DEERFIELD, ILL. — Do you know any seventh graders reading "Great Expectations"? If not, maybe you should. In his book, "The Educated Child," former Education Secretary William Bennett suggests the Charles Dickens novel be part of a seventh- and eighth-grade reading list. I referred to Mr. Bennett's list recently while helping my 12-year-old son choose a book.
"Great Expectations!?" Now that's expecting a lot, I thought. I remembered picking it up on my own in eighth grade. But would adolescents today read Dickens in their leisure time? Maybe Mr. Bennett's book, written seven years ago, had made an impression. I called a local librarian. No, she said, "Great Expectations" is not a hit.
Next I polled my neighbors' children. Seventh graders on my block weren't reading "Great Expectations." They weren't reading "A Tale of Two Cities," "David Copperfield," or the "Pickwick Papers" either.

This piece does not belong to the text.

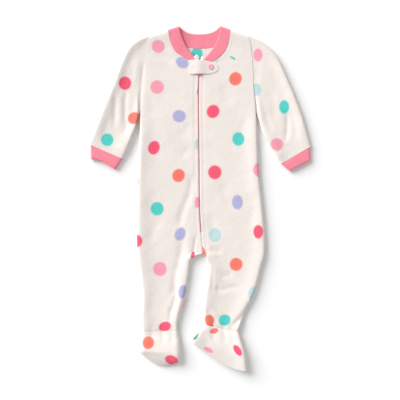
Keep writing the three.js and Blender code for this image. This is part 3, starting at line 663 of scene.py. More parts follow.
footLook = {
    "toeRadius": 11 * mm,
    "soleRadius": 6 * mm,
    "toeGap": 0.15 * mm,
    "rowSteps": 8,
    "edgeCells": 8,
    "calmRows": 1.5,
    "legRows": 1.1,
    "rowLength": 13 * mm,
    "soleWall": 1.8 * mm,
    "soleGap": 0.15 * mm,
    "soleCurve": 0.6,
    "crownDrop": 0.9,
}


def makeFootPanel(name, rows, facing, under, material, spec):
    look = footLook

    def footLine(table, place, radius):
        width = edgePoints(table, place)[2]
        crown, side = smoothAt(table, "crown", place) * mm, smoothAt(table, "side", place) * mm
        line = []
        for distance in spacing(width, spec["cells"], look["toeRadius"], look["edgeCells"]):
            point = rowPoint(table, place, distance / width)
            raised = rise(distance, radius) * rise(width - distance, radius)
            height = side + (crown - side) * raised
            if not under:
                folds = creaseAt(point, spec["creases"])
                calm = smoothStep(place, 0, look["calmRows"])
                height += (folds + waveAt(point, spec["seed"]) * calm) * raised
                leg = tubeTop(distance, width) + folds * raised
                fromAnkle = rise(place * look["rowLength"], lay["ankleEase"])
                dip = (leg - lay["seam"]) * lay["ankleDip"] * (1 - fromAnkle)
                height += (leg - height) * (1 - smoothStep(place, 0, look["legRows"])) - dip
            point.z = max(0, height)
            line.append(point)
        return line

    radius = look["soleRadius"] if under else look["toeRadius"]
    steps = look["rowSteps"]
    grid = [footLine(rows, i / steps, radius) for i in range((len(rows) - 1) * steps + 1)]
    if under:
        # the sole ends just outside and below the upper's toe seam
        seam = footLine(footUpperLeftRows, len(footUpperLeftRows) - 1, look["toeRadius"])
        last = len(seam) - 1
        line = []
        for c, point in enumerate(seam):
            run = seam[min(c + 1, last)] - seam[max(c - 1, 0)]
            out = Vector((run.y, -run.x, 0)).normalized() * look["toeGap"]
            line.append(Vector((point.x + out.x, point.y + out.y, point.z - look["toeGap"])))
        grid.append(line)
    return clothGrid(name, grid, lay["wall"], material, facing)


def sideFootTop(place):
    return (smoothAt(footUpperRightRows, "crown", place) - footLook["crownDrop"]) * mm


def makeSideSole(name, material, spec):
    rows, end = footUpperRightRows, len(footUpperRightRows) - 1
    outer, inner, width = edgePoints(rows, end)
    run = (inner - outer).normalized()
    out = Vector((run.y, -run.x, 0))
    top = sideFootTop(end)
    grid = []
    for distance in spacing(width, spec["cells"], lay["roll"])[1:-1]:
        point = rowPoint(rows, end, distance / width, spec["bowPeak"])
        high = tubeTop(distance, width, top)
        low = lay["seam"] * (1 - rise(distance) * rise(width - distance))
        line = []
        for i in range(spec["across"] + 1):
            angle = math.pi * i / spec["across"]
            bulge = spec["bulge"] * mm * max(0, math.sin(angle)) ** footLook["soleCurve"]
            place = point - out * (footLook["soleGap"] + bulge)
            place.z = (high + low) / 2 + (high - low) / 2 * math.cos(angle)
            line.append(place)
        grid.append(line)
    return clothGrid(name, grid, footLook["soleWall"], material, -1)


# rib knit: the neckband and the two cuffs

ribLook = {
    "pitch": 1.75 * mm,
    "depth": 0.2 * mm,
    "sharpness": 0.7,
    "level": 0.55,
    "step": 0.55 * mm,
    "bandRise": 0.5 * mm,
    "bandUnder": 0.4 * mm,
    "rimRound": (1.1 * mm, 2.2 * mm),
    "seamRound": (0.5 * mm, 1.6 * mm),
    "cuffRows": 14,
    "cuffCells": 150,
    "cuffRise": 0.6 * mm,
    "cuffUnder": 0.2 * mm,
    "cuffRoll": 3.2 * mm,
    "cuffRowLength": 4.5 * mm,
    "cuffEdge": 0.06,
    "seamPinch": (0.35 * mm, 3 * mm),
    "endPinch": (0.7 * mm, 2.4 * mm),
}


def ribAt(run):
    # rounded ridges with narrow valleys, in metres
    look = ribLook
    wave = abs(math.cos(math.pi * run / look["pitch"]))
    return look["depth"] * (wave ** look["sharpness"] - look["level"])


def rounding(distance, name):
    # how far an edge drops, with its depth and its reach from ribLook
    depth, reach = ribLook[name]
    return depth * (1 - rise(distance, reach))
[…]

"Classics are stupid," said one 13-year-old girl, whose desperate mother had tried paying her to read Louisa May Alcott's "Little Women." "I'd have to buy my son 17 North Face jackets before he'd look at a classic," said another mother.
Why did Bennett's recommendation seem so far-fetched? Yes, television, iPods, and computer games interfere with reading, but was that the only explanation? Maybe the Dickens novel was simply too hard to find. I wanted an answer.
First, I visited the children's section of the library. The books displayed most prominently in the center of the room addressed contemporary social issues such as anorexia, homelessness, divorce, and poverty. I finally found some by Dickens tucked away toward the back of the room.
I left the library and wandered over to the local bookstore. While I relaxed with a book by the 19th-century essayist Thomas De Quincey, a middle-aged woman entered and asked a saleswoman for a book recommendation.
"Do you want chick lit, a page-turner, or a romance?" the saleswoman asked. Oh, how I wish she had asked, "Do you want Charles Dickens, Emily Brontë, or the latest translation of 'The Iliad'?" I felt as though I were at Wal-Mart instead of the bookstore, and that prompted me to wonder what other adults were reading. I asked around at the bookstore's cafe. Nobody had read Dickens since college and even then it was a chore. "I hated all that detail," one woman complained.
Then I scoped out the bookstore's teen section. Risqué images graced the covers of books with titles such as "Skinny Dipping" (second in the "Au Pairs" series) and "Gossip Girl." For boys, there were paperbacks that looked more like computer games than books – glossy covers depicting space ships and intergalactic battles.
"It's all teen trash," said the mom who had tried bribing her daughter to read "Little Women." "I might as well buy her a 'Harlequin Romance.' " How could the little black and white sketches of chubby men smoking pipes that appear in the older editions of Dickens compete with sexy girls romping on beaches?
"The answer is obvious," said a local father of two high school girls. "Teachers don't read Dickens, so they don't assign him." And sure enough, I looked at my son's past summer reading list and Dickens wasn't there. Neither were Mark Twain, Robert Louis Stevenson, or Stephen Crane. It seemed clear: For students in junior high, Dickens doesn't exist – not in book groups, not in schools, not at the library, and not at home. "Bah, humbug," I growled, and went off on a search for Mark Twain.
Parents, start a revolution! Unplug all electronic gadgets and get your children reading great books again. Here are a few tips:
• If "Great Expectations" seems too difficult, read the first few chapters aloud. Ask your child to read the rest.
• Ask your child to read at least 75 pages before giving up.
• Listen to classics on tape.
• Ask librarians to make the classics more visible to children.
• Start a children's book group. Gather a few children together. Meet at a local bookstore. The discussion doesn't need to be long – 10 minutes will do.
• Get in touch with the Great Books Foundation, which offers a list of age-appropriate books and instructions for guiding discussions.
Together, we can save Dickens – and others like him – from extinction!
• Janine Wood is a homemaker and writer.